Nobel Prize to AI Stalwarts

This Year’s (2024) Noble Prize for Physics has been announced for John Hopfield, a US scientist and Geoffrey Hinton, British- Canadian scientist. These two join the league of past winners including superstars of science — Albert Einstein, Neils Bohr and Enrico Fermi.

Geofrey Hinton (76) has been widely credited as one of the godfathers of Artificial Intelligence. He is a professor emeritus at the University of Toronto. He invented a method that can find properties in data and carry out tasks such as identifying specific elements in pictures. He quit Google in 2023 to speak about the risks of the technology he had pioneered. He is a PhD from the University of Edinburgh, UK.

Hopfield (91), a professor emeritus at Princeton University created associative memory that can store and reconstruct images and other types of patterns in data. He is a PhD from Cornell University.

Machine Learning (ML) and Artificial Intelligence (AI) can bring enormous benefits, it may get smarter than human beings, and hence we have the responsibility for using this technology in a safe and ethical way for the greatest benefit of mankind.

Hopfield and Hinton have been developing computer algorithms that mimic the functioning of human brain in performing common tasks. Though AI has become common parlance now, the term was coined in the mid-1950s when scientists spoke of computers as intelligent machines. However, most tasks the computers accomplished were calculation-based.

Computers imitated the human brain after Hopefield’s revolutionary work in the 1980s. He built an artificial neural network, resembling the nerve cells of human brain. It enables computers to ‘remember’ and ‘learn’. Earlier Donald Hebb, a Canadian psychologist had worked on human learning (1949), and Hopfield’s artificial neural network could accomplish something similar. It was a big breakthrough. His network processed information using entire network structure and not its individual constituents as in traditional computing. His network captured an image or song pattern in one go. The network is able to recall, identify or regenerate that image or song. It enabled pattern recognition in computers.

Hinton took forward the work of Hopfield and developed AI networks that could perform much more complex tasks. Hinton introduced training to enhance the computer’s capability. He developed a method of backpropagation to enable AI networks to learn from previous mistakes and improve themselves.

The process of continuous learning and improvement by training on large datasets led to the development of deep neural networks. These had multiple layers.
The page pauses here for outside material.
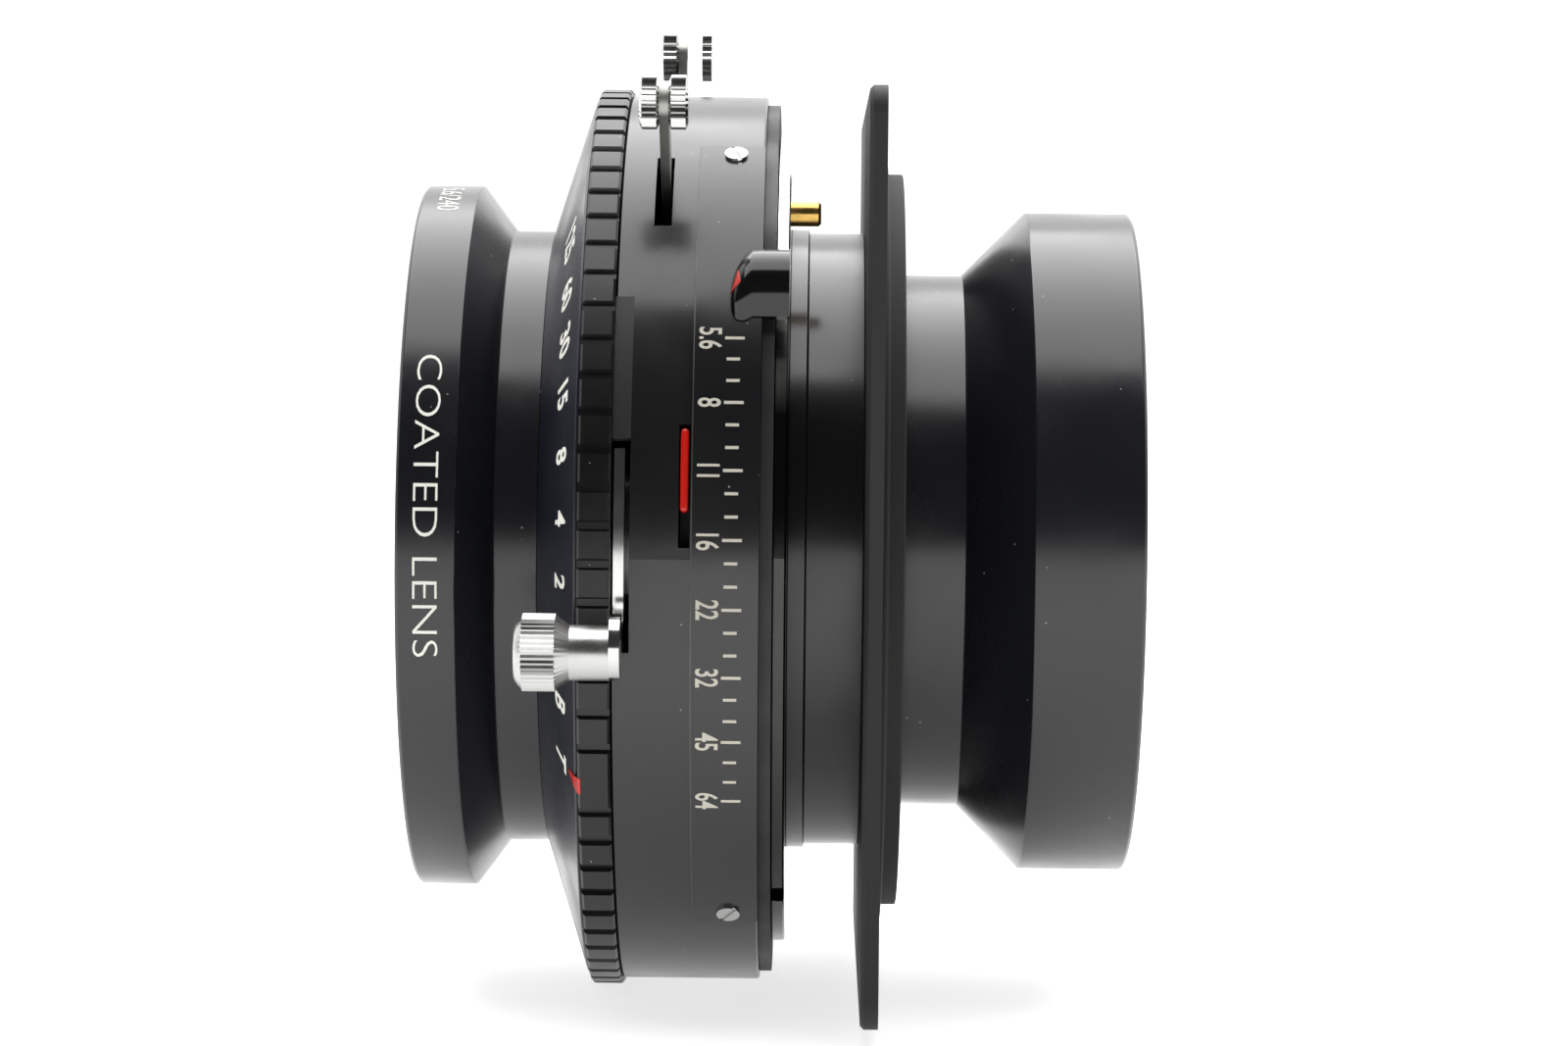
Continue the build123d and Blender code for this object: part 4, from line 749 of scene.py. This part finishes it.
# %% Engrave the speed dial
dial = section("front_plate")
cone_tip = max((tuple(p) for p in dial if p[0] < dial[:, 0].min() + 0.01 * mm), key=lambda p: p[1])
cone_rim = min((tuple(p) for p in dial if p[1] > dial[:, 1].max() - 0.01 * mm))
cone_slope = (cone_rim[0] - cone_tip[0], cone_rim[1] - cone_tip[1])
up_the_cone = 0.62
dial_radius = cone_tip[1] + up_the_cone * cone_slope[1]
dial_station = cone_tip[0] + up_the_cone * cone_slope[0]
speed_height = 4.0 * mm
speeds = (("125", 48.0), ("60", 38.0), ("30", 30.2), ("15", 22.3), ("8", 13.5), ("4", 5.0),
          ("2", -3.5), ("1", -12.0), ("B", -20.5), ("T", -29.0))
inscription(
    "speed_figures", [(text, dial_station, dial_radius, clock) for text, clock in speeds],
    speed_height, cone_slope, "body", white_fill, bold=0.022, narrow=0.62)
print(len(speeds), "speeds on the dial")

# %% [markdown]
# ## The red index of the speed ring
# The ring's index is a red wedge that bends from the dial's cone over the ring's front edge. It's a
# ribbon: a path of (station, radius) points lifted off the metal, with a width at each point.

# %% Fold the red index over the ring's edge
def ribbon(name, path, half_widths, clock, thickness, material, body):
    """Closed flat ribbon across the ring: each row has four corners, clock +- half width."""
    x, r = np.array(path).T[:, :, None]
    half = np.radians(np.array(half_widths))[:, None]
    side = np.array([1, 1, -1, -1])
    up = np.array([0, 1, 1, 0])
    points = at(x - 0.7 * thickness * up, r + 0.7 * thickness * up, radians(clock) + side * half)
    made = piece(name, points, closed_ends(len(path), 4), material, body)
    made.data.shade_flat()
    return made


edge_station = cone_rim[0] + 0.37 * mm
index_clock, index_thickness = -28.3, 0.06 * mm
index_path = [
    (edge_station - 1.05 * mm, speed_radius - 3.1 * mm),
    (edge_station - 0.45 * mm, speed_radius - 1.15 * mm),
    (edge_station, speed_radius - 0.2 * mm), (edge_station + 0.3 * mm, speed_radius + 0.01 * mm)]
index_half_widths = [0.22, 0.75, 1.1, 1.1]
ribbon("speed_index", index_path, index_half_widths, index_clock, index_thickness, red_enamel,
       "speed_ring")
print("index at station", round(edge_station / mm, 2), "mm")

# %% [markdown]
# ## The studio
# A white table, a large soft light overhead and a dark room behind the viewer: that's what black
# anodising needs, because one sees only what it mirrors. The sky is pale behind the lens and dark in
# front of it, and the camera itself sees plain white. The table is a plain wide plane that glows with
# its own light, which lightens its shadow and keeps it white far away.

# %% Lay the table and hang the light
table_size = 6.0
soft_light_size = (1.7, 1.9)
soft_light_place = (0.0, 0.35, 1.15)
soft_light_power = 34.0
near_glow, far_glow = 0.75, 1.2
front_sky, back_sky, seen_sky = 0.05, 1.6, 1.3

table_mesh = bpy.data.meshes.new("table")
corner = table_size / 2
table_mesh.from_pydata([(-corner, -corner, cad_low.z), (corner, -corner, cad_low.z),
                        (corner, corner, cad_low.z), (-corner, corner, cad_low.z)], [], [(0, 1, 2, 3)])
table_top, tree, shader = new_material("lit_and_self_glowing_white_table", Base_Color=linear("#c6c6c4"), Roughness=0.9,
                                       IOR=1.4)
shader.inputs["Emission Color"].default_value = linear("#ffffff")
place = node(tree, "ShaderNodeTexCoord").outputs["Object"]
distance = node(tree, "ShaderNodeVectorMath", {0: place}, operation="LENGTH").outputs["Value"]
# the table glows with its own light, less near the lens and more far away: the glow lightens its shadow to
# a soft grey and keeps the far table white
tree.links.new(ramp(tree, distance, 0.2, 0.9, near_glow, far_glow), shader.inputs["Emission Strength"])
table_mesh.materials.append(table_top)
table = bpy.data.objects.new("table", table_mesh)

soft = bpy.data.lights.new("soft_light", "AREA")
soft.shape = "RECTANGLE"
soft.size, soft.size_y = soft_light_size
soft.energy = soft_light_power
soft_light = bpy.data.objects.new("soft_light", soft)
soft_light.location = soft_light_place
for obj in (table, soft_light):
    bpy.context.scene.collection.objects.link(obj)

world = bpy.data.worlds.new("room")
world.use_nodes = True
bpy.context.scene.world = world
tree = world.node_tree
tree.nodes.clear()
direction = node(tree, "ShaderNodeTexCoord").outputs["Generated"]
toward_back = node(tree, "ShaderNodeSeparateXYZ", {0: direction}).outputs[1]
pale = ramp(tree, toward_back, -0.15, 0.35, front_sky, back_sky)
seen = node(tree, "ShaderNodeLightPath").outputs["Is Camera Ray"]
level = node(tree, "ShaderNodeMix", {"Factor": seen, "A": pale, "B": seen_sky}, data_type="FLOAT")
sky = node(tree, "ShaderNodeBackground", {"Color": linear("#ffffff"), "Strength": level.outputs["Result"]})
node(tree, "ShaderNodeOutputWorld", {"Surface": sky.outputs[0]})
bpy.context.scene.view_settings.view_transform = "Standard"
print("table at z =", round(cad_low.z / mm, 2), "mm")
Deep networks learnt more complex features and patterns in large datasets.

Deep learning is the core of modern speech and image recognition, translation, voice assistance and autonomous cars.

Hinton and his students developed AlexNet that recognized images. It was a seminal moment in the development of AI.

Hinton was awarded the Turing prize in 2018. Hinton’s body of work is in computer science. Hopfield has made contribution to physics, neuroscience and biology. Hopfield’s 1982 work was borrowed from some earlier breakthroughs in physics.

This time the Nobel Committee has picked up a computer science breakthrough for Nobel. In past, it has also awarded a Nobel for work related to data storage devices such as hard drives (2007).